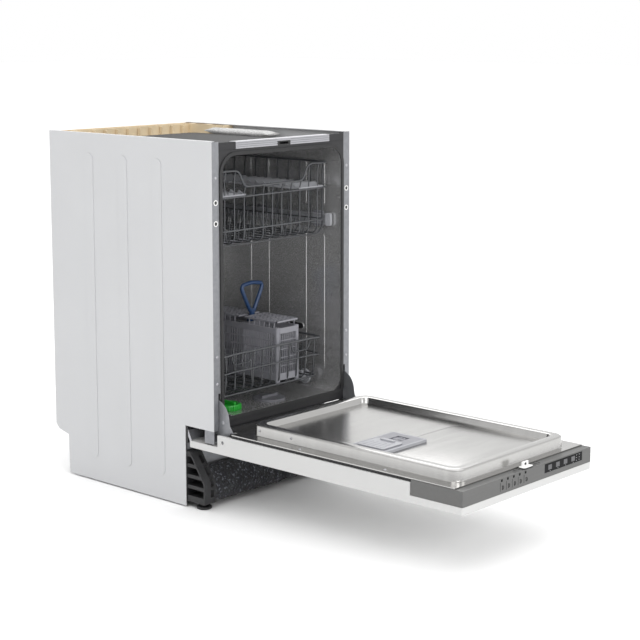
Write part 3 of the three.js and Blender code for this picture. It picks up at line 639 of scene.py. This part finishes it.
def felt_apron():
    """The felt hangs from the tub's edge and ends in an uneven hem."""
    (x0, x1), (y0, y1), (z0, z1) = node_box("insulation_pad")
    columns, rows, thick = 72, 22, 7.0
    sheet = [[], []]
    for layer in (0, 1):
        for i in range(columns + 1):
            x = x0 + (x1 - x0) * i / columns
            wave = noise.noise(Vector((x * 0.03, 0, 4)))
            tatter = abs(noise.noise(Vector((x * 0.13, 2, 0))))
            hem = z0 + 4 + 9 * (0.5 + 0.5 * wave) + 4 * tatter
            line = []
            for k in range(rows + 1):
                t = k / rows
                z = (z1 - 3) * (1 - t) + hem * t
                back = 74 - 30 * min(1.0, 0.25 + 1.15 * t) if t > 0.08 else 74 - 36 * t
                fold = 2.6 * noise.noise(Vector((x * 0.022, z * 0.03, 0)))
                fold += 1.5 * noise.noise(Vector((x * 0.07, z * 0.08, 5)))
                y = min(y1 - 1.0, max(y0 + 0.6, back + fold + (0 if layer else -thick) + 3))
                line.append((x, y, z))
            sheet[layer].append(line)
    form = Form()
    n = rows + 1
    points = [p for layer in sheet for line in layer for p in line]
    half = (columns + 1) * n
    faces = []
    for i in range(columns):
        for k in range(rows):
            a, b = i * n + k, (i + 1) * n + k
            faces.append([a, b, b + 1, a + 1])
            faces.append([half + a, half + a + 1, half + b + 1, half + b])
    for i in range(columns):
        a, b = i * n, (i + 1) * n
        faces.append([a, half + a, half + b, b])
        faces.append([a + rows, b + rows, half + b + rows, half + a + rows])
    for k in range(rows):
        faces.append([k, k + 1, half + k + 1, half + k])
        last = columns * n
        faces.append([last + k, half + last + k, half + last + k + 1, last + k + 1])
    form.add(points, faces)
    form.piece("felt_apron", FELT, "cabinet", "felt", ["insulation_pad"], angle=80)


# ---- racks ----------------------------------------------------------------------------------------
def upper_rack():
    (_, x1), (y0, y1), (z0, z1) = node_box("upper_rack_basket")
    half, front, rear = x1 - 2.4, y0 + 2.4, y1 - 2.4
    floor, rim = z0 + 4.4, z1 - 2.6
    dip = rim - 37
    wires = Form()

    def ring(z, dipped=False, r=1.9, inset=0.0):
        h = half - inset
        path = [(-h, front + inset, z), (h, front + inset, z), (h, rear - inset, z), (-h, rear - inset, z)]
        if dipped:
            path[1:1] = [(-112, front, z), (-94, front, dip), (94, front, dip), (112, front, z)]
        wires.tube(soften(path, 13, True), r, 8, closed=True)

    ring(rim, True, 2.5)
    ring(rim - 58, r=1.9)
    ring(floor + 34, r=1.9, inset=5)
    for y in spaced(front + 16, rear - 16, 13):
        sides = []
        for s in (-1, 1):
            outer, inner = s * (half + 0.4), s * (half - 1.8)
            sides.append([(outer, y, rim + 2.4), (outer, y, rim - 10), (inner, y, rim - 20),
                          (inner, y, floor + 14), (s * (half - 18), y, floor)])
        wires.tube(soften(sides[0] + list(reversed(sides[1])), 7), 1.55, 6)
    for x in spaced(-150, 150, 11):
        high = dip if abs(x) < 100 else rim
        ends = [(x, front - 0.2, high + 2), (x, front + 5, high - 14), (x, front + 6, floor + 14),
                (x, front + 18, floor + 2.8), (x, rear - 18, floor + 2.8), (x, rear - 6, floor + 14),
                (x, rear - 5, rim - 12), (x, rear + 0.2, rim + 2)]
        wires.tube(soften(ends, 8), 1.55, 6)
    # rows of prongs, bent like a V, that stand cups and plates
    for x in (-120, -60, 60, 120):
        for y in spaced(front + 26, rear - 26, 14):
            tip = 50 if abs(x) == 60 else 38
            path = [(x - 11, y, floor + tip), (x - 2.5, y, floor + 4.5), (x + 2.5, y, floor + 4.5),
                    (x + 11, y, floor + tip)]
            wires.tube(soften(path, 5), 1.5, 6)
    wires.piece("upper_rack_wires", WIRE, "upper_rack", "coated_wire", ["upper_rack_basket"], angle=60)

    # the water pipe that runs under the rack to the spray arm, and its holder
    pipe = Form()
    arm = node_box("upper_spray_arm")
    cy = (arm[1][0] + arm[1][1]) / 2
    run = [(0, cy, floor - 5.5), (0, cy + 30, floor - 5.8), (0, rear - 4, floor - 5.8)]
    pipe.tube(soften(run, 8), 5.4, 12)
    pipe.prism(round_rect(-26, 26, cy - 20, cy + 26, 8), "z", floor - 2.4, floor + 1.4)
    for y in (cy + 80, cy + 160, rear - 30):
        pipe.prism(round_rect(-9, 9, y - 4, y + 4, 2, 3), "z", floor - 4, floor + 4)
    pipe.piece("upper_feed_pipe", GREY, "upper_rack", "grey_plastic", bevel=0.6)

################

Required work:
Print all of the data exactly as it was given.

Task answer:
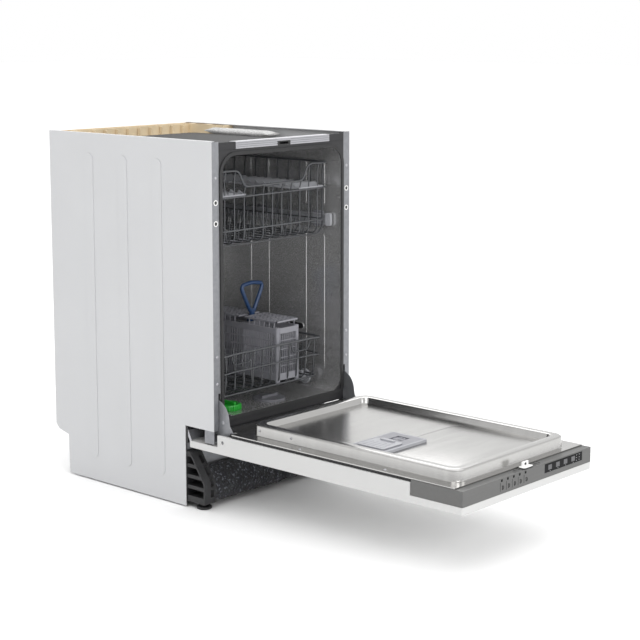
Write part 3 of the three.js and Blender code for this picture. It picks up at line 639 of scene.py. This part finishes it.
def felt_apron():
    """The felt hangs from the tub's edge and ends in an uneven hem."""
    (x0, x1), (y0, y1), (z0, z1) = node_box("insulation_pad")
    columns, rows, thick = 72, 22, 7.0
    sheet = [[], []]
    for layer in (0, 1):
        for i in range(columns + 1):
            x = x0 + (x1 - x0) * i / columns
            wave = noise.noise(Vector((x * 0.03, 0, 4)))
            tatter = abs(noise.noise(Vector((x * 0.13, 2, 0))))
            hem = z0 + 4 + 9 * (0.5 + 0.5 * wave) + 4 * tatter
            line = []
            for k in range(rows + 1):
                t = k / rows
                z = (z1 - 3) * (1 - t) + hem * t
                back = 74 - 30 * min(1.0, 0.25 + 1.15 * t) if t > 0.08 else 74 - 36 * t
                fold = 2.6 * noise.noise(Vector((x * 0.022, z * 0.03, 0)))
                fold += 1.5 * noise.noise(Vector((x * 0.07, z * 0.08, 5)))
                y = min(y1 - 1.0, max(y0 + 0.6, back + fold + (0 if layer else -thick) + 3))
                line.append((x, y, z))
            sheet[layer].append(line)
    form = Form()
    n = rows + 1
    points = [p for layer in sheet for line in layer for p in line]
    half = (columns + 1) * n
    faces = []
    for i in range(columns):
        for k in range(rows):
            a, b = i * n + k, (i + 1) * n + k
            faces.append([a, b, b + 1, a + 1])
            faces.append([half + a, half + a + 1, half + b + 1, half + b])
    for i in range(columns):
        a, b = i * n, (i + 1) * n
        faces.append([a, half + a, half + b, b])
        faces.append([a + rows, b + rows, half + b + rows, half + a + rows])
    for k in range(rows):
        faces.append([k, k + 1, half + k + 1, half + k])
        last = columns * n
        faces.append([last + k, half + last + k, half + last + k + 1, last + k + 1])
    form.add(points, faces)
    form.piece("felt_apron", FELT, "cabinet", "felt", ["insulation_pad"], angle=80)


# ---- racks ----------------------------------------------------------------------------------------
def upper_rack():
    (_, x1), (y0, y1), (z0, z1) = node_box("upper_rack_basket")
    half, front, rear = x1 - 2.4, y0 + 2.4, y1 - 2.4
    floor, rim = z0 + 4.4, z1 - 2.6
    dip = rim - 37
    wires = Form()

    def ring(z, dipped=False, r=1.9, inset=0.0):
        h = half - inset
        path = [(-h, front + inset, z), (h, front + inset, z), (h, rear - inset, z), (-h, rear - inset, z)]
        if dipped:
            path[1:1] = [(-112, front, z), (-94, front, dip), (94, front, dip), (112, front, z)]
        wires.tube(soften(path, 13, True), r, 8, closed=True)

    ring(rim, True, 2.5)
    ring(rim - 58, r=1.9)
    ring(floor + 34, r=1.9, inset=5)
    for y in spaced(front + 16, rear - 16, 13):
        sides = []
        for s in (-1, 1):
            outer, inner = s * (half + 0.4), s * (half - 1.8)
            sides.append([(outer, y, rim + 2.4), (outer, y, rim - 10), (inner, y, rim - 20),
                          (inner, y, floor + 14), (s * (half - 18), y, floor)])
        wires.tube(soften(sides[0] + list(reversed(sides[1])), 7), 1.55, 6)
    for x in spaced(-150, 150, 11):
        high = dip if abs(x) < 100 else rim
        ends = [(x, front - 0.2, high + 2), (x, front + 5, high - 14), (x, front + 6, floor + 14),
                (x, front + 18, floor + 2.8), (x, rear - 18, floor + 2.8), (x, rear - 6, floor + 14),
                (x, rear - 5, rim - 12), (x, rear + 0.2, rim + 2)]
        wires.tube(soften(ends, 8), 1.55, 6)
    # rows of prongs, bent like a V, that stand cups and plates
    for x in (-120, -60, 60, 120):
        for y in spaced(front + 26, rear - 26, 14):
            tip = 50 if abs(x) == 60 else 38
            path = [(x - 11, y, floor + tip), (x - 2.5, y, floor + 4.5), (x + 2.5, y, floor + 4.5),
                    (x + 11, y, floor + tip)]
            wires.tube(soften(path, 5), 1.5, 6)
    wires.piece("upper_rack_wires", WIRE, "upper_rack", "coated_wire", ["upper_rack_basket"], angle=60)

    # the water pipe that runs under the rack to the spray arm, and its holder
    pipe = Form()
    arm = node_box("upper_spray_arm")
    cy = (arm[1][0] + arm[1][1]) / 2
    run = [(0, cy, floor - 5.5), (0, cy + 30, floor - 5.8), (0, rear - 4, floor - 5.8)]
    pipe.tube(soften(run, 8), 5.4, 12)
    pipe.prism(round_rect(-26, 26, cy - 20, cy + 26, 8), "z", floor - 2.4, floor + 1.4)
    for y in (cy + 80, cy + 160, rear - 30):
        pipe.prism(round_rect(-9, 9, y - 4, y + 4, 2, 3), "z", floor - 4, floor + 4)
    pipe.piece("upper_feed_pipe", GREY, "upper_rack", "grey_plastic", bevel=0.6)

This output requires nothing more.